И сейчас я, конечно, не мог утверждать, что что-то доказал, мои предположения были всего лишь догадкой, ощущением, рожденным этими домами, переулками, воздухом этих мест старого Петербурга.
Впрочем, я ни на что и не претендовал. Это имело ценность прежде всего для меня самого. Меня самого заинтересовала возможность работать вот так, с максимальной достоверностью, чтобы знать, где и как живут мои герои…
Нечто похожее чувствуется у Диккенса. Подспудная точность описаний, доходящая до фактических адресов. Разумеется, я не мог этого проверить, может, на сей счет имеются английские исследования. Но суть даже не в этом. «Чтобы понять поэта, надо побывать на его родине», — говорил Гете. Разве мог бы чех Франтишек К. ощутить в полной мере Достоевского, если бы не исходил он с нами все эти лестницы и дворы, и сам я, вроде бы коренной ленинградец, проникшись Достоевским, вдруг увидел то, чего раньше не замечал, то, что как-то заслонялось новым, привычным Ленинградом с его автомашинами, новыми домами, витринами, асфальтом. Так было и в Лондоне: Диккенс помогал мне узнавать Лондон, и Лондон помогал мне понять Диккенса.
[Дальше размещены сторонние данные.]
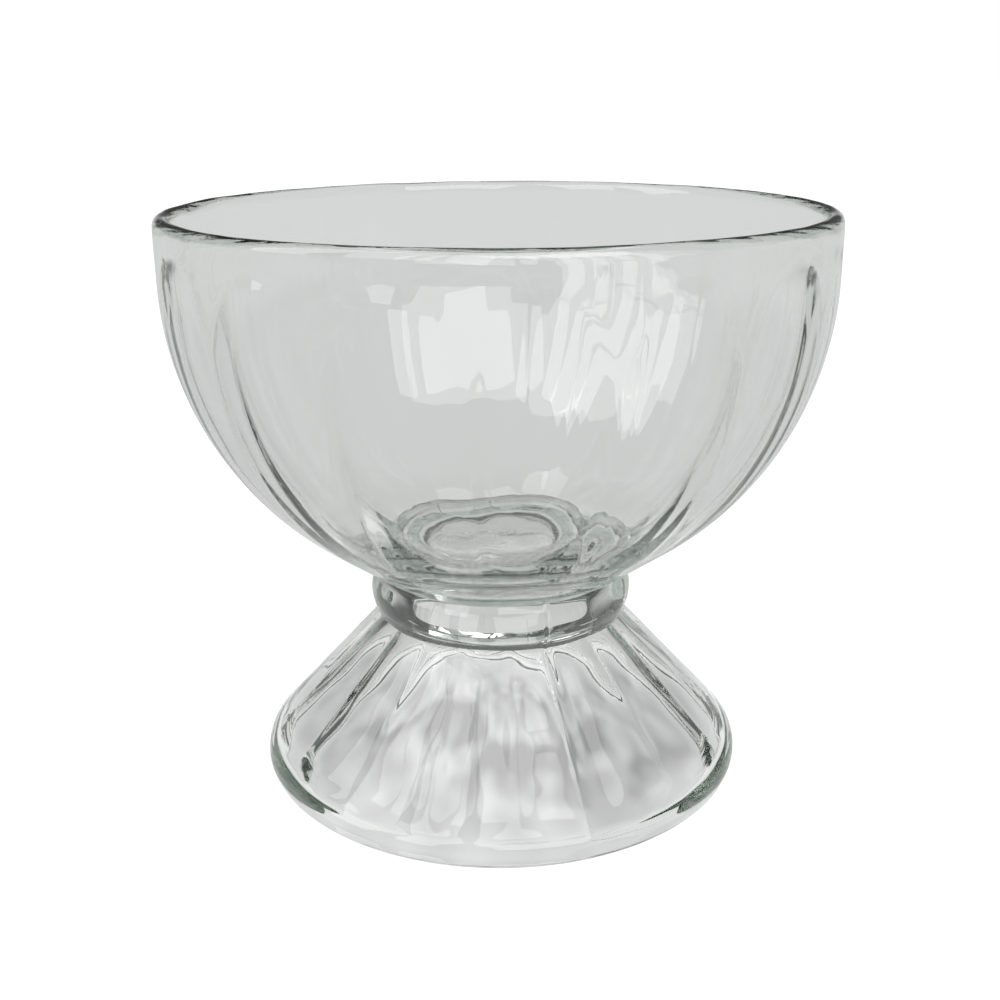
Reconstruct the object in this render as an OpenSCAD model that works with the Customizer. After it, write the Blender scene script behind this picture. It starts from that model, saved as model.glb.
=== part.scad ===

И все же не до конца. Обязательно существуют какие-то подробности, непостижимые для иностранца. Сколько бы я ни изучал Англию и Диккенса, всегда останется некий неделимый остаток, оттенки, недоступные пониманию, и не только оттенки, а может, и нечто более серьезное.
В те минуты, когда мы стояли в подворотне перед дворницкой, откуда из-под лавки Раскольникову блеснул топор, и читали, как Раскольников, до этого раздавленный, униженный неудачей, воспрянул, бросился на топор, вытащил его из-под лавки, сунул под пальто, прикрепив к петле, — я заметил, что случай этот, увиденный и пережитый нами, так сказать, на месте происшествия, произвел особо сильное впечатление на Франтишека. Случайность показалась ему странной, несколько многозначительной. Я не сразу понял, откуда происходит разница наших восприятий, лишь в Лондоне мне вдруг прояснилось. Топор не принимался Франтишеком как предмет обыденный, распространенный, необходимейший в городской жизни тех лет. Да и не только тех лет. Для меня то, что топор стоял в дворницкой, дело естественное. Печное отопление существовало до последних лет в большинстве ленинградских домов. Во дворах высились поленницы, с детства я привык пилить дрова, колоть, таскать их вязанками домой. Топор имелся в каждой квартире и, само собой, у дворников. В Праге же всегда топили углем, брикетами, как и в Лондоне и в других городах. Для Франтишека топор в дворницкой случайность, может, роковое стечение обстоятельств, в каком-то роде игра судьбы. И хотя Франтишек жил в Москве, учился, знает нашу жизнь, невозможно требовать от него, чтобы он понимал топор, как понимает его русский человек. Конечно, стоит вдуматься, и разность пониманий исчезнет, ничего тут мудреного нет, но вся хитрость в том, чтобы обнаружить подобный «топор». Часто и представить себе трудно, какая вещь может не дойти до чужеземца. Согласен, что пример мой не столь уж существен, наверное, имеются и более серьезные. Выявить их можно лишь нечаянно. Ни в каких комментариях такие вещи не предусмотришь. Все это ко мне пришло позже, а тогда в подворотне другая невероятная мысль томила меня: достоверность адресов, расположения, до каких пор простиралась она у Достоевского, что как и топор он увидел здесь, в дворницкой, под лавкой, ему он блеснул, ему, когда он шел здесь, представляя Раскольникова… Но тут я почувствовал, начинается столь зыбкое, таинственное, а главное, недозволенное, чего не следует касаться… Только теперь я, кажется, начинал постигать, как много скрывается за такими вроде бы очевидными, ходовыми понятиями, как Петербург Достоевского или Лондон Диккенса.